===== DATA FOR THIS TASK =====

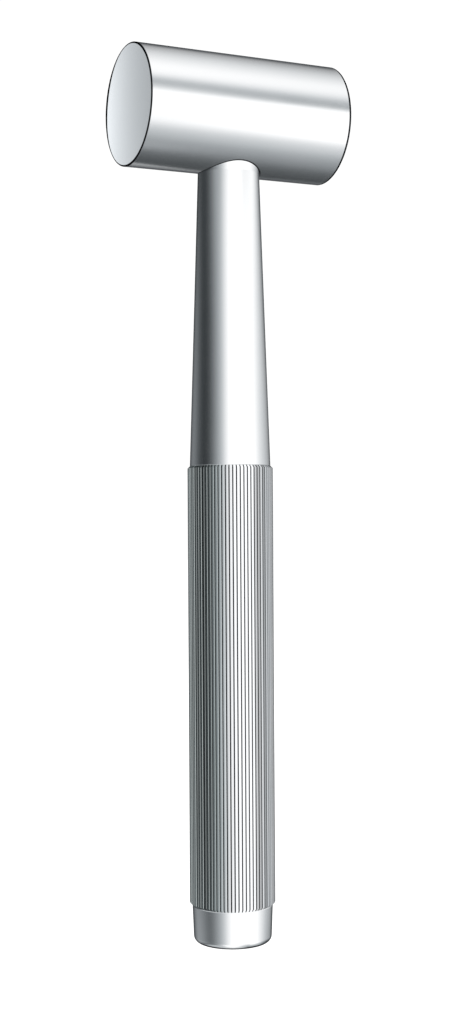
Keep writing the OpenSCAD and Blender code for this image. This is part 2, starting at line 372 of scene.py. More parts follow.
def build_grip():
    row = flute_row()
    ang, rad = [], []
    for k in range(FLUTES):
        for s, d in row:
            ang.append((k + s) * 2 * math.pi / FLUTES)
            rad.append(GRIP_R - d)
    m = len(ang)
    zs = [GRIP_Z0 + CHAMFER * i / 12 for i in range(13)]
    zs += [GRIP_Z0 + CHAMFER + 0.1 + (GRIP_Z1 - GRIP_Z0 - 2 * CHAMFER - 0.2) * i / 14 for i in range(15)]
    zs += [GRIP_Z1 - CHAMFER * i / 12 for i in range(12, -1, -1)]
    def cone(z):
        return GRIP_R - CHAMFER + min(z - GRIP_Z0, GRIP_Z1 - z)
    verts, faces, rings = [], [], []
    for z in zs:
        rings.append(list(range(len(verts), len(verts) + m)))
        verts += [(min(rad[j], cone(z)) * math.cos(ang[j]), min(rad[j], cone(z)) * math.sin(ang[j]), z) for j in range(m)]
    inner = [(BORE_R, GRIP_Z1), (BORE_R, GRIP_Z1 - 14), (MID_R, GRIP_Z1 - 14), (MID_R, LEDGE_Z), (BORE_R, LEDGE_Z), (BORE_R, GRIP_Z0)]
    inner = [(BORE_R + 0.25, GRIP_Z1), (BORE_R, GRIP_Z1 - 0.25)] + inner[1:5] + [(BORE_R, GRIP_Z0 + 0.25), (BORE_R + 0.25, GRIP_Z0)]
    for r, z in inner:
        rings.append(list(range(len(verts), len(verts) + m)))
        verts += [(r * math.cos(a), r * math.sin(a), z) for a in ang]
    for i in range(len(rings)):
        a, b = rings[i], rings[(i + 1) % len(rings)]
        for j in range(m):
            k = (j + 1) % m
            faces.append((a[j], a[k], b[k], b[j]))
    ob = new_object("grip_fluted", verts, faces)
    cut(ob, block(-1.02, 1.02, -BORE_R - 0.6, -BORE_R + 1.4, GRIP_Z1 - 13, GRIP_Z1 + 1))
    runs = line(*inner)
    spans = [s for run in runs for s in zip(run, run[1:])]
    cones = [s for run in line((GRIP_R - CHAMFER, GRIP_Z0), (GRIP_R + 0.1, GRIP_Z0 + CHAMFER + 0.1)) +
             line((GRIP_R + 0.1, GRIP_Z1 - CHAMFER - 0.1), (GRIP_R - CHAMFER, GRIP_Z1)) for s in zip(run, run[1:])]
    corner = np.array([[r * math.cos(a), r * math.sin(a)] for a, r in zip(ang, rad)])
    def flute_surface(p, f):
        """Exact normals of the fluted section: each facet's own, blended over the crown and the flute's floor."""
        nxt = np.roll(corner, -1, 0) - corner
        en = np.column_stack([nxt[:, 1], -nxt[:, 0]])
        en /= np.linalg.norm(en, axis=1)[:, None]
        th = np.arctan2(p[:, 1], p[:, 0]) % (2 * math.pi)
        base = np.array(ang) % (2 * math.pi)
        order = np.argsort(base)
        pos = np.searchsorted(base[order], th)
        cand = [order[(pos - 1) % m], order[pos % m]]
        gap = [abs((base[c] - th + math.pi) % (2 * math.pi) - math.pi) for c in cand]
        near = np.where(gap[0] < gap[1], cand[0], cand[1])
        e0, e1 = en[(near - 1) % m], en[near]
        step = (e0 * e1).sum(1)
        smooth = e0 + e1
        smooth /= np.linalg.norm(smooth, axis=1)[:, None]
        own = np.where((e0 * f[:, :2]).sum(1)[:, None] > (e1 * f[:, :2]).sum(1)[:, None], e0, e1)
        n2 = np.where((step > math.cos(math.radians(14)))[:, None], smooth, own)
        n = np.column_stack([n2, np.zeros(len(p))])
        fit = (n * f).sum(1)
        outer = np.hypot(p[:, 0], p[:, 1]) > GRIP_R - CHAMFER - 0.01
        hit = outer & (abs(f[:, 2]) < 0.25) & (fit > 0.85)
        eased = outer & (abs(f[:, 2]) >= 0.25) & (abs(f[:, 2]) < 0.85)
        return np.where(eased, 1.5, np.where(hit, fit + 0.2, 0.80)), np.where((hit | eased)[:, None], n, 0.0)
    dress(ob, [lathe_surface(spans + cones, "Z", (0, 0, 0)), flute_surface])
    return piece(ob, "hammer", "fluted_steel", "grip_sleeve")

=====
===== DATA FOR THIS TASK =====

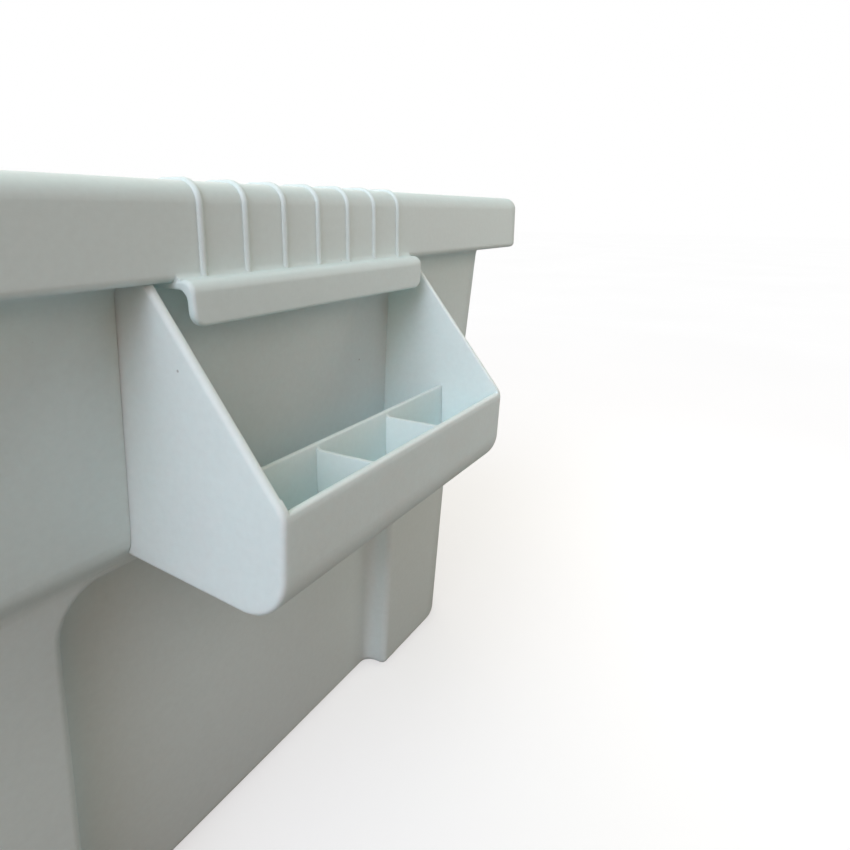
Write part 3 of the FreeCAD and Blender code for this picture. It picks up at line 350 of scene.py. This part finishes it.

=====

Search the data above for the string "part" and copy each line that has it.

Keep writing the OpenSCAD and Blender code for this image. This is part 2, starting at line 372 of scene.py. More parts follow.
Write part 3 of the FreeCAD and Blender code for this picture. It picks up at line 350 of scene.py. This part finishes it.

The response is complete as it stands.